►

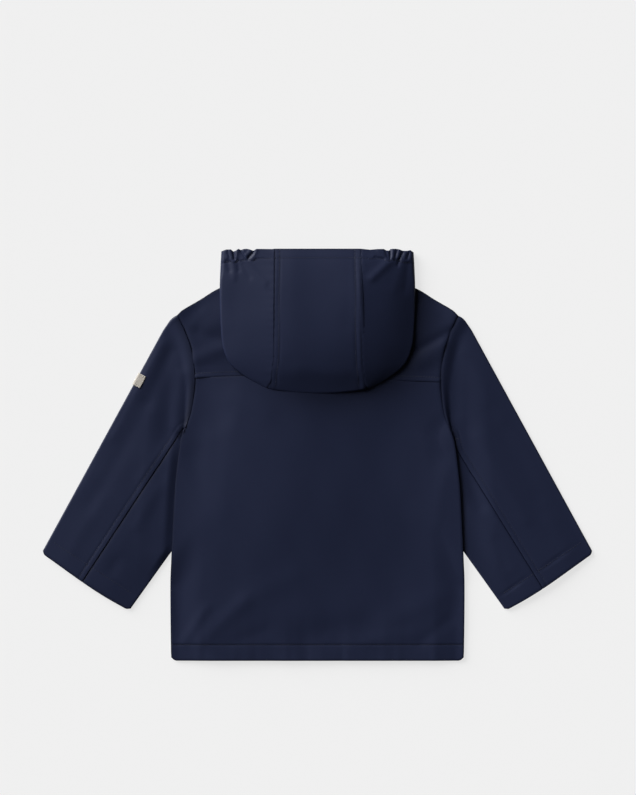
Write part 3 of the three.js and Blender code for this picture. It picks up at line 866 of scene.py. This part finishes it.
def sleeveLabel():
    # a woven tab folded over the outer fold of the left sleeve
    middle = along(outerFold, tab["place"]) + np.array([0.6, 0])
    run = outerFold[-1] - outerFold[-60]
    run /= np.linalg.norm(run)
    inward = np.array([run[1], -run[0]])
    if inward[0] > 0:
        inward = -inward
    rise = sleeveCut["foldRise"] + 1.4
    turn = np.linspace(0, math.pi * 0.62, 12)
    radius = rise / 2
    ins = np.concatenate([np.linspace(tab["onTop"], radius, 26)[:-1], radius * (1 - np.sin(turn))])
    up = np.concatenate([np.ones(25), (1 + np.cos(turn)) / 2])
    across = np.linspace(-tab["width"] / 2, tab["width"] / 2, 34)
    s, d = np.meshgrid(across, ins, indexing="ij")
    lift = np.broadcast_to(up, s.shape)
    plan = middle + run * s[..., None] + inward * (d - tab["past"])[..., None]
    a = np.clip(d / 130, 0, 1)
    rising = sleeveCut["foldRise"] + sleeveCut["crownRise"] * np.sin(math.pi * a)
    z = 0.5 + lift * (rising + 1.25 + tab["room"]) + 0.12 * np.sin(s / 2.4) * lift
    grid = np.stack([-plan[..., 0], plan[..., 1], z], axis=-1)
    piece = clothMesh("sleeveLabel", grid, wall=tab["wall"])
    lines = []
    for shift in (-tab["width"] / 2 + 1.3, tab["width"] / 2 - 1.3):
        ends = [middle + run * shift + inward * v for v in (0.6, tab["onTop"] - 2.4)]
        lines.append(np.array([[-p[0], p[1]] for p in ends]))
    return piece, lines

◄

(Exercise details) Quote each line above in full, word for word.

(Output of the task)
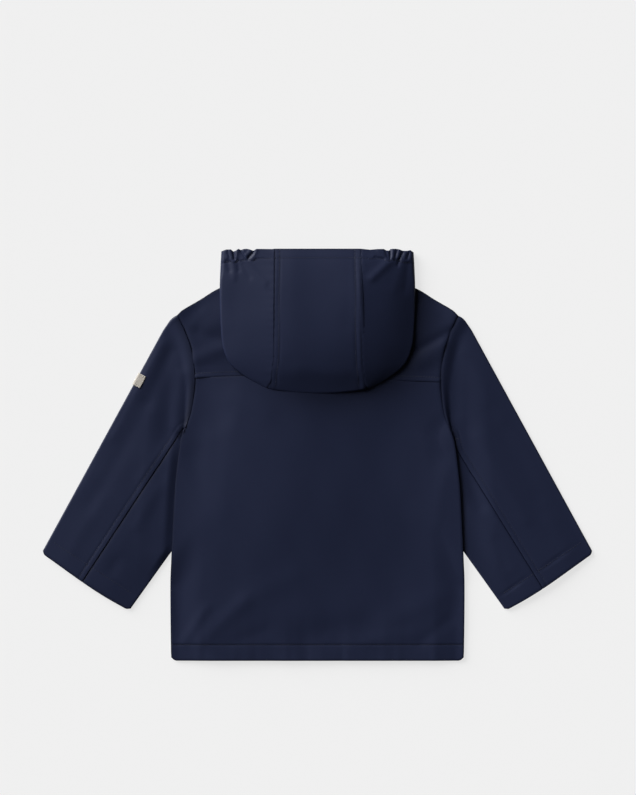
Write part 3 of the three.js and Blender code for this picture. It picks up at line 866 of scene.py. This part finishes it.
def sleeveLabel():
    # a woven tab folded over the outer fold of the left sleeve
    middle = along(outerFold, tab["place"]) + np.array([0.6, 0])
    run = outerFold[-1] - outerFold[-60]
    run /= np.linalg.norm(run)
    inward = np.array([run[1], -run[0]])
    if inward[0] > 0:
        inward = -inward
    rise = sleeveCut["foldRise"] + 1.4
    turn = np.linspace(0, math.pi * 0.62, 12)
    radius = rise / 2
    ins = np.concatenate([np.linspace(tab["onTop"], radius, 26)[:-1], radius * (1 - np.sin(turn))])
    up = np.concatenate([np.ones(25), (1 + np.cos(turn)) / 2])
    across = np.linspace(-tab["width"] / 2, tab["width"] / 2, 34)
    s, d = np.meshgrid(across, ins, indexing="ij")
    lift = np.broadcast_to(up, s.shape)
    plan = middle + run * s[..., None] + inward * (d - tab["past"])[..., None]
    a = np.clip(d / 130, 0, 1)
    rising = sleeveCut["foldRise"] + sleeveCut["crownRise"] * np.sin(math.pi * a)
    z = 0.5 + lift * (rising + 1.25 + tab["room"]) + 0.12 * np.sin(s / 2.4) * lift
    grid = np.stack([-plan[..., 0], plan[..., 1], z], axis=-1)
    piece = clothMesh("sleeveLabel", grid, wall=tab["wall"])
    lines = []
    for shift in (-tab["width"] / 2 + 1.3, tab["width"] / 2 - 1.3):
        ends = [middle + run * shift + inward * v for v in (0.6, tab["onTop"] - 2.4)]
        lines.append(np.array([[-p[0], p[1]] for p in ends]))
    return piece, lines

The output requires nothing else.